Database¶
For commongroups
to work, it needs a database of compounds searchable by
chemical structure. Specifically, this must be a PostgreSQL database with
the RDKit extension. We do not distribute a pre-built database, and there
are no requirements for or limits on what compounds and data sources might be
included in the database.
We develop and test commongroups
using a database compiled from public data
available in the US EPA CompTox Dashboard, containing approximately 700,000
structures. We believe that this is a good starting point for our immediate
goals. We distribute a program that can automatically download
data and recreate the particular database that we use.
What follows is a general description of how a database can be created and
prepared for use with commongroups
.
Data sources¶
From the US EPA CompTox Dashboard:
dsstox_20160701.tsv
- Downloaded asDSSTox_Mapping_20160701.zip
- Date: 2016-07-01 (file generated); 2016-12-14 (posted on EPA website)
- Accessed: 2017-04-18
- Contains mappings between the DSSTox substance identifier (DTXSID) and the associated InChI/InChIKey.
Dsstox_CAS_number_name.xlsx
- Date: 2016-11-14
- Accessed: 2017-04-18
- Contains the CASRN, DTXSID, and the “preferred name” used by US EPA.
PubChem_DTXSID_mapping_file.txt
- Date: 2016-11-14
- Accessed: 2017-04-18
- Contains the PubChem SID, PubChem CID and DTXSID.
Constructing the database¶
These are the general steps to create the database using the data sources above:
- Create a database table of DTXSIDs, InChI(Key)s, and RDKit
mol
-type representations of the structures (based on InChI) - Create database tables with DTXSID-CASRN and DTXSID-CID correspondences.
- Merge the above tables on DTXSID, creating either a new table or a materialized view. Create an index on molecular structures using the GiST-powered RDKit extension.

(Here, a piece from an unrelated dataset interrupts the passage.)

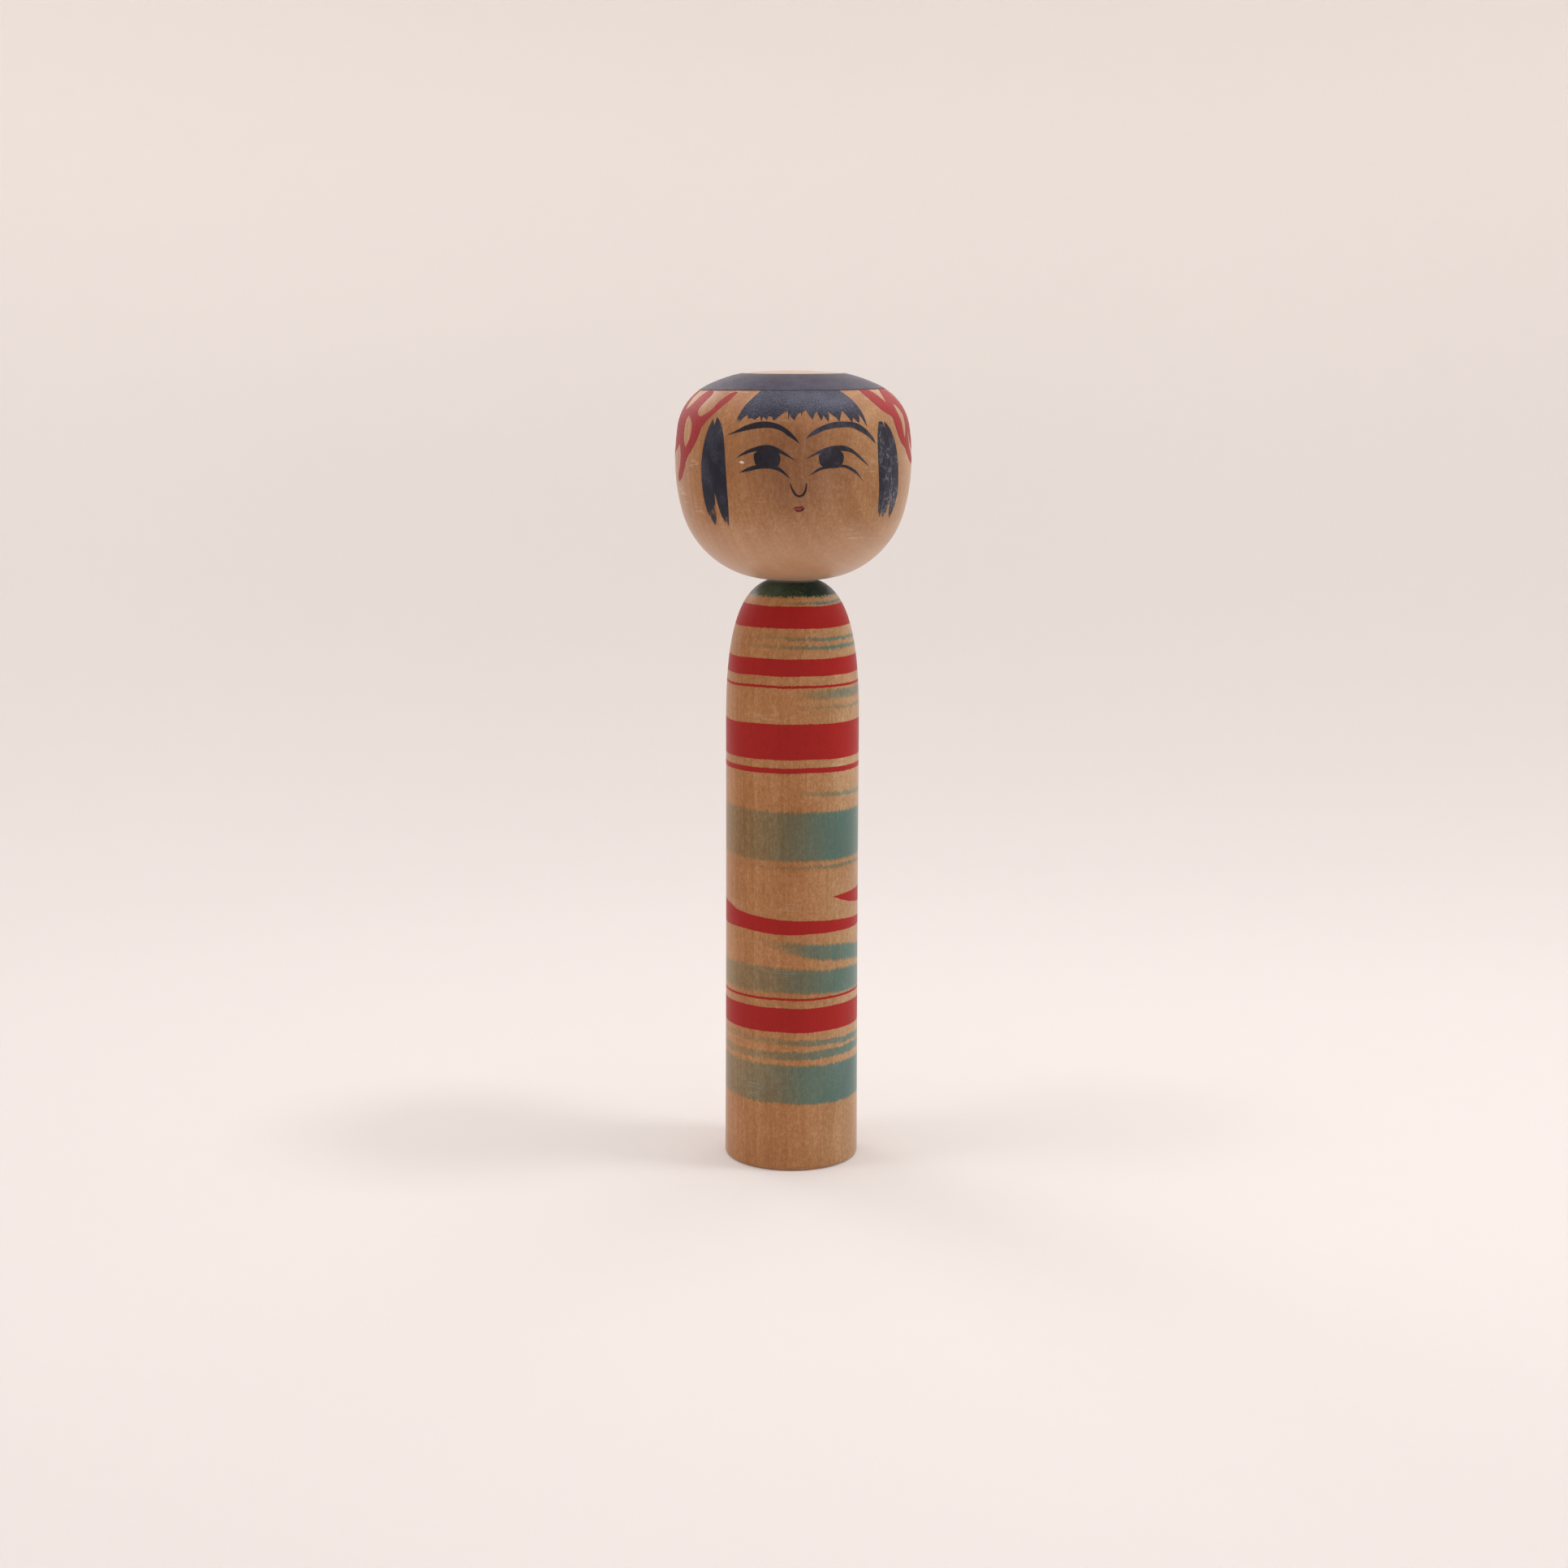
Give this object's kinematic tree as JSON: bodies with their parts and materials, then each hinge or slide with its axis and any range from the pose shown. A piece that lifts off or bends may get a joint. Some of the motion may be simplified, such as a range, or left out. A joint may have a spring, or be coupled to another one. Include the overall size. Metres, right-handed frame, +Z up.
{
  "type": "kokeshi doll",
  "caption": "Slim turned-wood doll: a pillar body with a rounded shoulder and a large round head that turns on a snap-in neck plug; it stands on its flat base.",
  "frame": {"origin": "middle of the flat base, on the turning axis", "axes": "+Z up along the turning axis; the face looks along -Y; +X is to the right of a viewer who faces the doll"},
  "size_m": [0.0702, 0.0702, 0.24],
  "materials": {
    "body_wood": "waxed, with painted lathe bands",
    "head_wood": "waxed, with brush-painted face and hair"
  },
  "bodies": {
    "body": {"body": "body_wood"},
    "head": {"head": "head_wood"}
  },
  "joints": [
    {"name": "head_turn", "type": "hinge", "parent": "body", "child": "head", "pos_m": [0, 0, 0.178], "axis": [0, 0, 1], "continuous": true}
  ]
}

To execute these steps automatically on your system, first install the required software and then see Automated database instantiation. For more technical
detail and the exact database commands used, please see the source code in
tools/construct_database.py
.
Known limitations¶
Currently, for commongroups
to be able to use a database, it must contain a
table or view called compounds
, which in turn must contain a column called
molecule
, containing molecular structures in the RDKit mol
data type.
Furthermore, for HTML display of compound groups, the program currently assumes
that compounds
contains the following columns: cid
(PubChem CID, also
used for images), casrn
, and dtxsid
. This may change in future versions.
The database produced by our automatic installation script satisfies these requirements.